Pero no queda la cosa aquí. En 1913, el físico danés Niels Bohr añade que el electrón no se mueve en la corteza de cualquier manera, sino que lo hace en órbitas concéntricas (el centro es el núcleo), y que puede saltar de una órbita a otra si toma energía. Después de Bohr, la cosa se complicaría mucho más, pero… ¡bendita complicación! Se abre la puerta a un universo maravilloso: el de la Física Cuántica.

Uno podría pensar que pobre Dalton, qué equivocado estuvo con su teoría acerca del átomo que, encima, quedó plasmada en los libros para que todos la recordemos, pero no es así. Además de que no estuvo equivocado en otras cuestiones, gracias a él se inicia el camino hacia el conocimiento de algo tan esencial en la ciencia como es el átomo: de su teoría atómica al modelo del “pudding de pasas” de Thompson, para pasar después al modelo nuclear de Rutherford y luego al modelo de órbitas de Bohr, a grandes rasgos. Cada uno pudo descubrir algo nuevo porque antes hubo otro que abrió camino. Y así con todo en la ciencia. El verdadero científico lo sabe: lo que hoy logremos será gracias a que otros lo comenzaron para el mundo, para nosotros. Lo que hoy hagamos servirá para que otros lo continúen y perfeccionen. Lo dicho: humildad, para asumir que no “soy”, sino que “somos” y construimos juntos; gratitud, para valorar lo que se nos da generosamente; y compromiso, para continuar con el trabajo que otros empezaron. Como dijo sir Isaac Newton: «Si he llegado a ver más lejos que otros, es porque me subí a hombros de gigantes».

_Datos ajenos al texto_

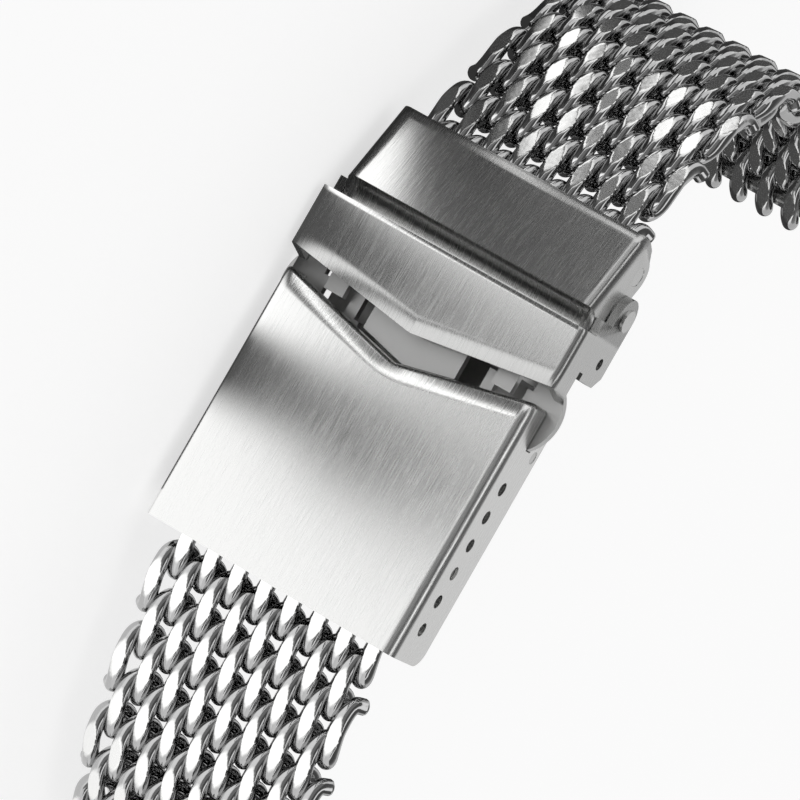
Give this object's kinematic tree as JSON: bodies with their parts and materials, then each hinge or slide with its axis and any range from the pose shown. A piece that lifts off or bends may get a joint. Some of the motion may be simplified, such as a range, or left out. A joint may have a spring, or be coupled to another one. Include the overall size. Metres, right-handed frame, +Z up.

Todo esto me ha venido hoy a la cabeza mientras mi sobrino tomaba la Comunión por primera vez. Sí, puede parecer raro que yo me acordara de esto en un día tan especial, pero tiene su sentido. Cuando lo vi sentarse después de comulgar, recé para que tuviera la suerte que yo he tenido: la de haber contado siempre con gente que me ha ido llevando, poco a poco, de la mano hacia Dios. Mis padres, mis profesores y profesoras, mis monjas josefinas, los marianistas (que me llevaron al Camino de Santiago por primera vez en mi vida), mis catequistas y grupos de fe, las convivencias y retiros a los que he ido, mis teresianas, mi marido, aquellos que me dejan escribir artículos como este que son una de mis formas de rezar… Puedo decir que he caminado sobre hombros de gigantes que han hecho posible que yo hoy no conciba la vida sin Dios, sin mi fe hacia Él (con sus crisis y sus momentos de subidón, ¿eh?), sin su presencia, su mano guiándome, su fiel y amorosa compañía (a veces en un silencio desconcertante).

Recé para que mi sobrino también tuviera “gigantes” sobre cuyos hombros subir para no perder de vista a Dios (ojalá yo pudiera ser uno de ellos). Y recé para que tuviera una mirada atenta a esas señales a través de las cuales Dios llama. Pues Dios se sirve de muchos acontecimientos y también de muchas personas para conducirnos hasta Él. Y esto provoca en mí humildad para vivirme como un instrumento suyo; gratitud, por la inmensa suerte que he tenido y sigo teniendo de sentirme llamada; y compromiso, porque yo también debo ser “hombro” para quien quiera buscar a Dios, de la misma manera que otros lo fueron para mí.

Ojalá, Bruno, mi querido sobrino, tengas esa suerte. Ojalá sepamos hacer que descubras la maravilla de un Amor incondicional que no te soltará jamás. Ojalá conozcas a este Padre Nuestro. Ojalá tu Primera Comunión sea el comienzo de una bonita historia de fe, amistad y servicio. Y ojalá, por qué no, te dé también por estudiar Ciencias.